# i have always wanted one!



## MrRustyRead (Mar 14, 2011)

ive always wanted a tortoise but at the moment do not have the money or time for one. have any of you got any good experiences with them?


----------



## shaz179 (May 14, 2010)

there great little pets. More interesting than people think. You do need to know what ur doing with them thou. How to care for them and food to give them. The wrong housing or wrong food can cause them a number of problems. Growth rate, bad shells, and all sorts of health problems


----------



## MrRustyRead (Mar 14, 2011)

yer ive been doing a lot of reading up on them, they seem so cool! but so expensive ha


----------



## shaz179 (May 14, 2010)

Once you have them the only cost then is the lightening bill. Food u can grow yourself. They eat weeds so that one less thing to pay for. 
Do need money put to one side thou incase you need a vet, but then thats the same with any pet.


----------



## natty01 (Sep 4, 2011)

mine drive me nuts .


----------



## WelshYorkieLover (Oct 16, 2011)

We have a tortoise in the family. My Grandparents have had Pepi for the last 45 years. He's an heirloom and will be passed down to my Mum and then down to me and then probably down to my children. He's lovely. He loves me as I always used to feed him yummy stuff like spagetti hoops and sausages ha ha. He'll eat off a spoon too.

We don't hibernate him anymore, we haven't for a good few years now as for the last couple of years that we hibernated him he woke up jaundiced and on the brink of death. So the vet said just don't bother hibernating him so he just stays indoors in cold weather. 

He's a clever little thing though as if he doesn't know you're around he'll eat by himself no problem but if he sees you he'll pretend he cant eat by himself so you'll feed him ha ha.

He's a hardcore oldskool tortoise as he doesn't need a tank or heat lamps or anything though he does love to lie on the fire hearth when its on. I dont think you can get them like him anymore. He's actually still eating atm even though it's October!!

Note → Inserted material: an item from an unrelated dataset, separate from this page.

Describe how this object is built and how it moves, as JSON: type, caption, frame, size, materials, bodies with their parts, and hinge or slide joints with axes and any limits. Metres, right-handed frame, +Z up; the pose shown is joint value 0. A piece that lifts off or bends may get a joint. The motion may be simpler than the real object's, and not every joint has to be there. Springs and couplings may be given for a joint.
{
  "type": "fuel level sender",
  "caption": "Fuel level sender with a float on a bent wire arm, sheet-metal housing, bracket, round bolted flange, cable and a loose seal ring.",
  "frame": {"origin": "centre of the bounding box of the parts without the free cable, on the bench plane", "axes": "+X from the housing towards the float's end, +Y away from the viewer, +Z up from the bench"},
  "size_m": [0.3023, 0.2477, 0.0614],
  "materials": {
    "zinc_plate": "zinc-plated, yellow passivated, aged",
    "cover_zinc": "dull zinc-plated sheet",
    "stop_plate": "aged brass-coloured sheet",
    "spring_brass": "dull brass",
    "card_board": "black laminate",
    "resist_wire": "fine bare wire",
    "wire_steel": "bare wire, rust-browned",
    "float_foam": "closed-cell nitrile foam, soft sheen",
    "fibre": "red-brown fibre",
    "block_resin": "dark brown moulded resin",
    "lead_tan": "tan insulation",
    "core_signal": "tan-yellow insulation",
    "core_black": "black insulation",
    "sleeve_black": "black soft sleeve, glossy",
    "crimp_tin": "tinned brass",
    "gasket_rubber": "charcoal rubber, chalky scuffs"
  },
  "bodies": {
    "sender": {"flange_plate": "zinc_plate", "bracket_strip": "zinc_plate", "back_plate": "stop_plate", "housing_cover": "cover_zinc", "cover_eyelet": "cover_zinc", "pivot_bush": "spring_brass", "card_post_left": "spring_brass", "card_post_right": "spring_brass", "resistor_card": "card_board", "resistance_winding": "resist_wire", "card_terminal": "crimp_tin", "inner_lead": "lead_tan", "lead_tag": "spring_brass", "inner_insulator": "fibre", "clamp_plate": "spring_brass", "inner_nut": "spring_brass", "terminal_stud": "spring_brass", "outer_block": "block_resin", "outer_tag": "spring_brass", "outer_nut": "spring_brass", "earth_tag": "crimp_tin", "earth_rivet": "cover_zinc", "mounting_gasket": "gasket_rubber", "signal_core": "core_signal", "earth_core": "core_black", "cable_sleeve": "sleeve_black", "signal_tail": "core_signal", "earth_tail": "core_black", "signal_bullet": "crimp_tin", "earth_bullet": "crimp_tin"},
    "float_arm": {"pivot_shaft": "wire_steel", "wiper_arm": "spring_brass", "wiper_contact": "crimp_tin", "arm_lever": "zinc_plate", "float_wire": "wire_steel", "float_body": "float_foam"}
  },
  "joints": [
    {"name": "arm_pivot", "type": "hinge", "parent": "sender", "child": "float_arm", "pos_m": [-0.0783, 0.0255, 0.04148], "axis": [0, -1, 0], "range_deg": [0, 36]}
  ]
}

If someone can tell me how to put photo's on here I'll post a pic of him. He's 50+ years old!


----------



## natty01 (Sep 4, 2011)

use the manage attachments bit at the bottom of the page when you write a post . you can add an image thats downloaded onto your computer.


----------



## WelshYorkieLover (Oct 16, 2011)

This is Pepi (aka The Fossil)! He's 50+ years old.


----------



## natty01 (Sep 4, 2011)

WelshYorkieLover said:


> This is Pepi (aka The Fossil)! He's 50+ years old.


aww bless hes beautifull!


----------



## WelshYorkieLover (Oct 16, 2011)

Thank you! We love him to bits!! He's a big boy. Weighs around 5pounds!


----------



## natty01 (Sep 4, 2011)

cool mine are only 300+ grams im really struggling with them at the moment because they keep losing weight.


----------



## lovedeternally (Oct 7, 2011)

Beautiful picture of Pepi!

I love my tortoise Ovid very much - I think they make ideal pets because they don't need constant attention and once the start up costs (ie buying the tort, housing, lighting and accessories like a digital thermometer) have been paid out they are very cheap to keep!


----------



## lovedeternally (Oct 7, 2011)

natty01 said:


> cool mine are only 300+ grams im really struggling with them at the moment because they keep losing weight.

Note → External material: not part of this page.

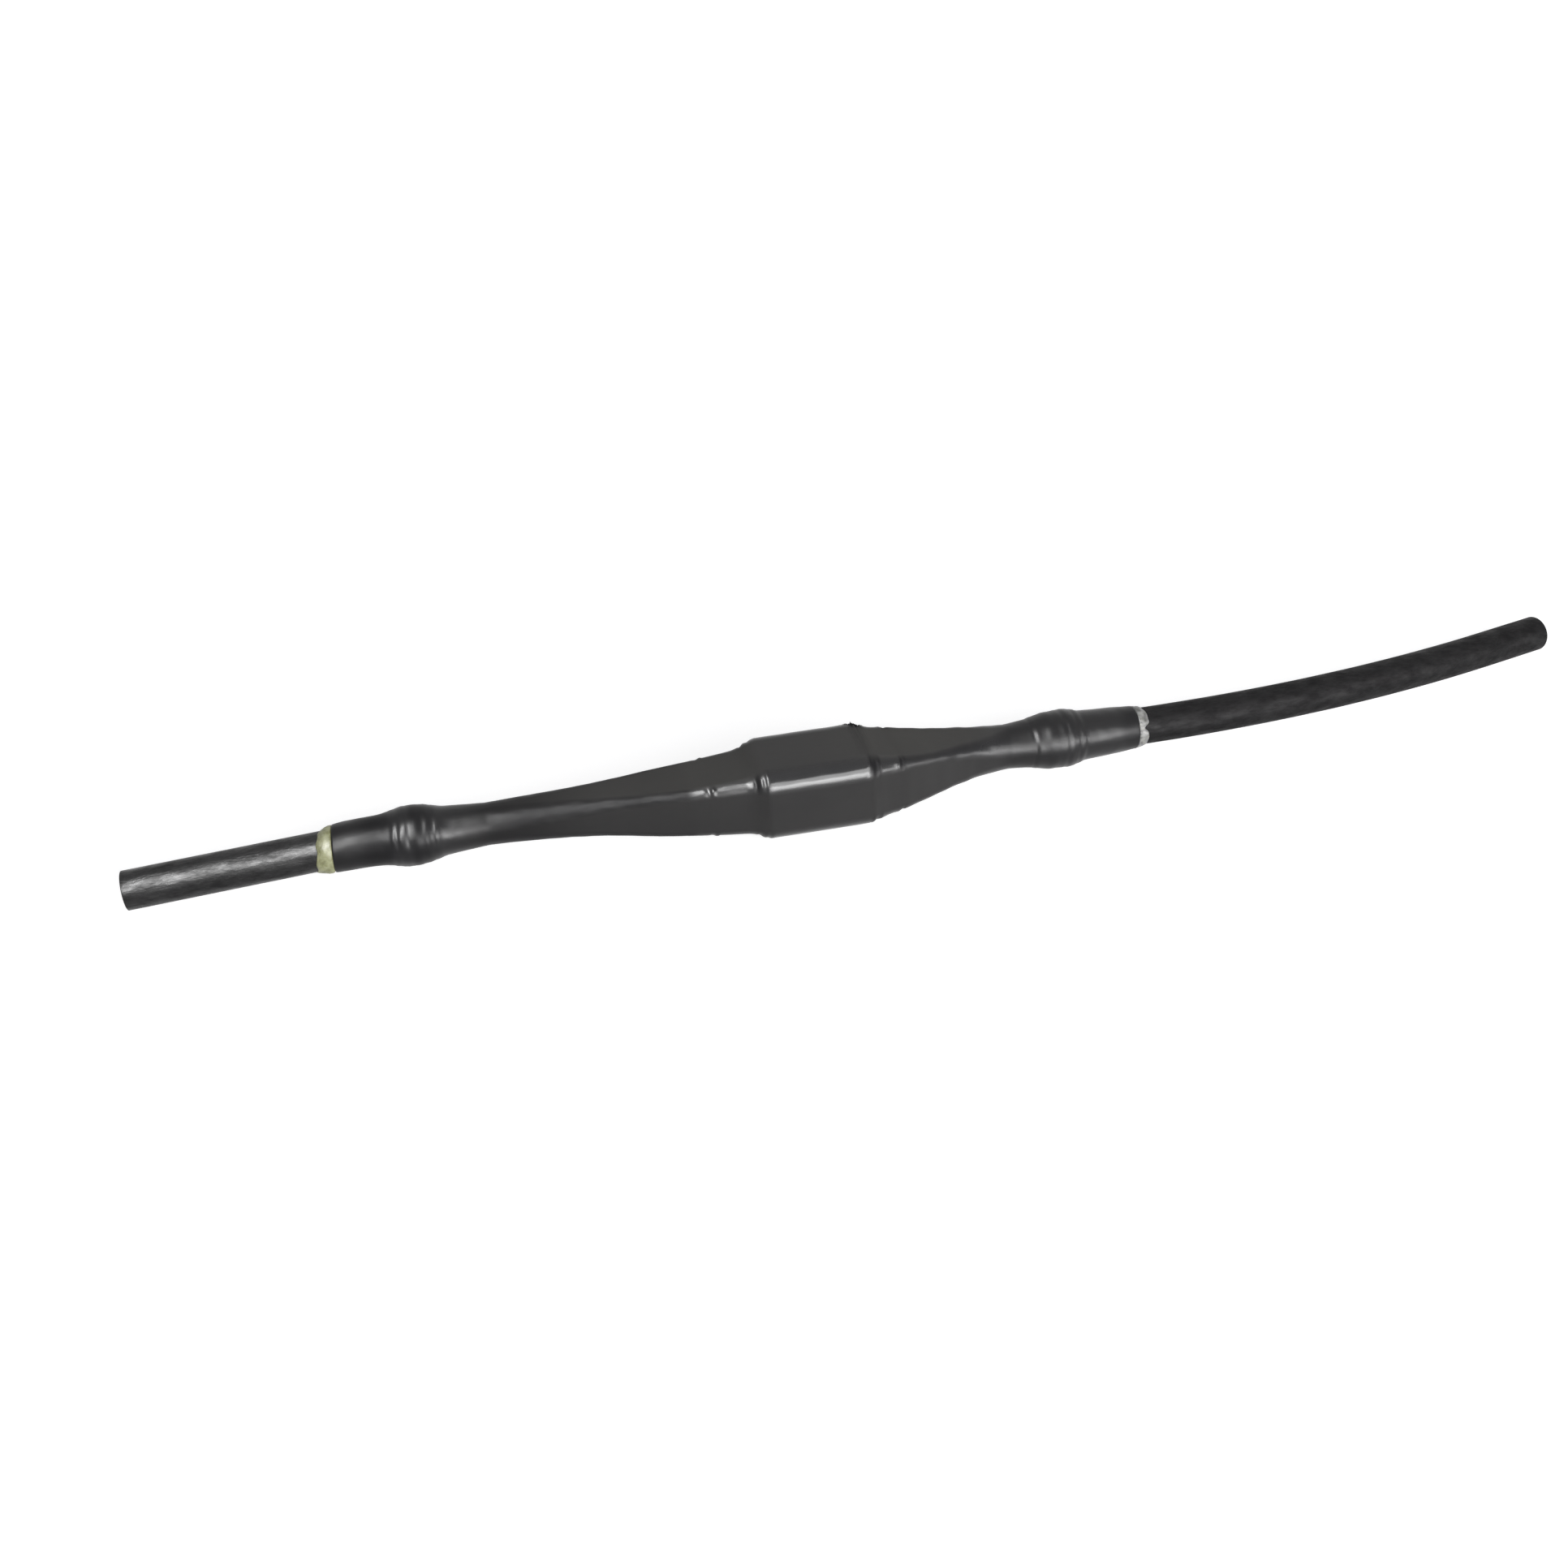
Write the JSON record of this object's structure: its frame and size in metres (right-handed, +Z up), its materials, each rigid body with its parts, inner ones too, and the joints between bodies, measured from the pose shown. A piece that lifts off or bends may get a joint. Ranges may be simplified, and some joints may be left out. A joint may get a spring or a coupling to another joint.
{
  "type": "cable joint",
  "caption": "heat-shrink straight joint between two armoured multi-core power cables, with a squarish body, swollen clamp zones and sealed necks, lying flat",
  "frame": {"origin": "on the flat underside, below the middle of the connector block", "axes": "+X along the connectors towards the right-hand cable, +Y across, away from the camera's side, +Z up from the flat underside"},
  "size_m": [1.4425, 0.1439, 0.0778],
  "materials": {
    "cable_sheath": "satin black PVC",
    "galvanised_wire": "dull galvanised",
    "bedding": "matt black",
    "core_brown": "smooth",
    "core_black": "smooth",
    "core_grey": "smooth",
    "core_blue": "smooth",
    "copper": "bare copper",
    "ring_steel": "zinc plated",
    "spring_steel": "bright stainless strip",
    "sealant_green": "waxy, slightly translucent",
    "sealant_grey": "waxy",
    "connector_metal": "tinned",
    "bolt_brass": "sheared",
    "inner_sleeve": "satin",
    "braid": "tinned copper braid",
    "outer_sleeve": "satin black polyolefin"
  },
  "bodies": {
    "root": {"left_sheath": "cable_sheath", "left_armour": "galvanised_wire", "left_bedding": "bedding", "left_core_brown": "core_brown", "left_core_black": "core_black", "left_core_grey": "core_grey", "left_core_blue": "core_blue", "left_conductor_brown": "copper", "left_conductor_black": "copper", "left_conductor_grey": "copper", "left_conductor_blue": "copper", "left_support_ring": "ring_steel", "left_roll_spring": "spring_steel", "left_sealant": "sealant_green", "right_sheath": "cable_sheath", "right_armour": "galvanised_wire", "right_bedding": "bedding", "right_core_brown": "core_brown", "right_core_black": "core_black", "right_core_grey": "core_grey", "right_core_blue": "core_blue", "right_conductor_brown": "copper", "right_conductor_black": "copper", "right_conductor_grey": "copper", "right_conductor_blue": "copper", "right_support_ring": "ring_steel", "right_roll_spring": "spring_steel", "right_sealant": "sealant_grey", "connector_brown": "connector_metal", "connector_black": "connector_metal", "connector_grey": "connector_metal", "connector_blue": "connector_metal", "bolts_brown": "bolt_brass", "bolts_black": "bolt_brass", "bolts_grey": "bolt_brass", "bolts_blue": "bolt_brass", "inner_sleeve_brown": "inner_sleeve", "inner_sleeve_black": "inner_sleeve", "inner_sleeve_grey": "inner_sleeve", "inner_sleeve_blue": "inner_sleeve", "earth_braid": "braid", "outer_sleeve": "outer_sleeve"}
  },
  "joints": []
}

Are they eating well Natty or has their appetite dropped?


----------



## natty01 (Sep 4, 2011)

lovedeternally said:


> Are they eating well Natty or has their appetite dropped?


no they are hardly eating thats the trouble . one did do a tiny poop today so thats a better sign and i think some food got eaten today but its hard to tell since when it dries up it looks less and they always walk over it .


----------



## lovedeternally (Oct 7, 2011)

A trick that I have used is to squeeze a little cucumber juice over their food, they seem to love the smell and taste and also maybe rip the food into tiny bite sized pieces for them. Keep the temps up and the lighting good and hopefully this should help them start snacking again!


----------



## MrRustyRead (Mar 14, 2011)

awww he is so cute! i think it just would not be the right pet for me at the moment but in the future maybe. i love the idea of it being passed down the family coz it makes sure he will be cared for


----------



## shaz179 (May 14, 2010)

WelshYorkieLover said:


> This is Pepi (aka The Fossil)! He's 50+ years old.

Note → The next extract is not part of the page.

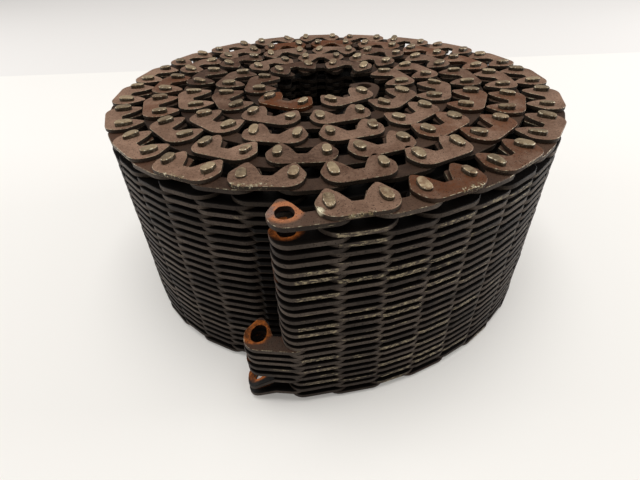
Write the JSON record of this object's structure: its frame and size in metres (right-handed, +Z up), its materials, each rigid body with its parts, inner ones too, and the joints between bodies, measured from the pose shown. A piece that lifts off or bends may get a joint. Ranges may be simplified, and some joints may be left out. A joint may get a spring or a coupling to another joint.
{
  "type": "rolled-up length of wide inverted-tooth chain",
  "caption": "Rusty steel inverted-tooth chain, wide and made of stacked link plates, rolled into a coil that stands on its edge with its loose end hinged at the front.",
  "frame": {"origin": "on the floor, under the middle of the whole coil's bounding box; the roll's own axis stands 4.3 mm left of it and 4.0 mm behind it", "axes": "+Z up along the roll's axis and the pins, +X to the right of the picture, +Y away from the picture's camera; the free end is at -Y"},
  "size_m": [0.1752, 0.1812, 0.0803],
  "materials": {
    "brown_steel": "worn steel with brown film rust",
    "dark_steel": "oily dark steel",
    "rusty_steel": "orange rust on steel"
  },
  "bodies": {
    "coil": {"turn_1": "brown_steel", "turn_2": "brown_steel", "turn_3": "brown_steel", "turn_4": "brown_steel", "turn_5": "brown_steel"},
    "end_link": {"end_link": "dark_steel"},
    "tail": {"tail": "rusty_steel"}
  },
  "joints": [
    {"name": "end_link_hinge", "type": "hinge", "parent": "coil", "child": "end_link", "pos_m": [-0.00278, -0.08241, 0.0402], "axis": [0, 0, 1], "range_deg": [-5, 15]},
    {"name": "tail_hinge", "type": "hinge", "parent": "end_link", "child": "tail", "pos_m": [-0.01534, -0.08428, 0.0181], "axis": [0, 0, 1], "range_deg": [-8, 40]}
  ]
}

Must be doing something right with him, his shell looks nice and smooth :thumbup:


----------



## lovedeternally (Oct 7, 2011)

MerImmure said:


> Hello. And Bye. cnmwnicmxricmx,er mrfpwrermcegm ericmercmeecec


I don't know if I agree or not, but I admire your pluck for saying it


----------



## WelshYorkieLover (Oct 16, 2011)

natty01 said:


> cool mine are only 300+ grams im really struggling with them at the moment because they keep losing weight.


Sorry I've only just seen your post. You could take them to the vet as they can tube feed them and give them vitamin injections. We've done that with pepi a few with pepi after coming out of hibernation. That's why we stopped hibernating him.

How are they doing now?


----------



## WelshYorkieLover (Oct 16, 2011)

lovedeternally said:


> Beautiful picture of Pepi!
> 
> I love my tortoise Ovid very much - I think they make ideal pets because they don't need constant attention and once the start up costs (ie buying the tort, housing, lighting and accessories like a digital thermometer) have been paid out they are very cheap to keep!


Ours never had a tank or lights. He was shipped over from Greece and my grandparents bought him in a pet shop for 5 shillings. He's old skool! But you are right they are so cheap to keep!


----------



## WelshYorkieLover (Oct 16, 2011)

jimbo_28_02 said:


> awww he is so cute! i think it just would not be the right pet for me at the moment but in the future maybe. i love the idea of it being passed down the family coz it makes sure he will be cared for


He he yeah! He's the family heirloom! My inheredence!! Ha ha xxx


----------



## natty01 (Sep 4, 2011)

WelshYorkieLover said:


> Sorry I've only just seen your post. You could take them to the vet as they can tube feed them and give them vitamin injections. We've done that with pepi a few with pepi after coming out of hibernation. That's why we stopped hibernating him.
> 
> How are they doing now?


ive just weighed them , looking back at a previous post i think i put 300g i think i meant 300mm lol

21/aug /11 matilda 104g miranda 132g
11/dec/11 matilda 152g miranda 169g

so i think at the moment we are heading back in the right direction touchwood it stays that way its been a stressfull few months .


----------



## WelshYorkieLover (Oct 16, 2011)

They can be difficult to get eating but sounds like things are going well. Have you tried placing them in a bowl of warm water? It can be refreshing! It's done pepi the world of good sometimes xx


----------



## natty01 (Sep 4, 2011)

yeah i give them a dip every day .


----------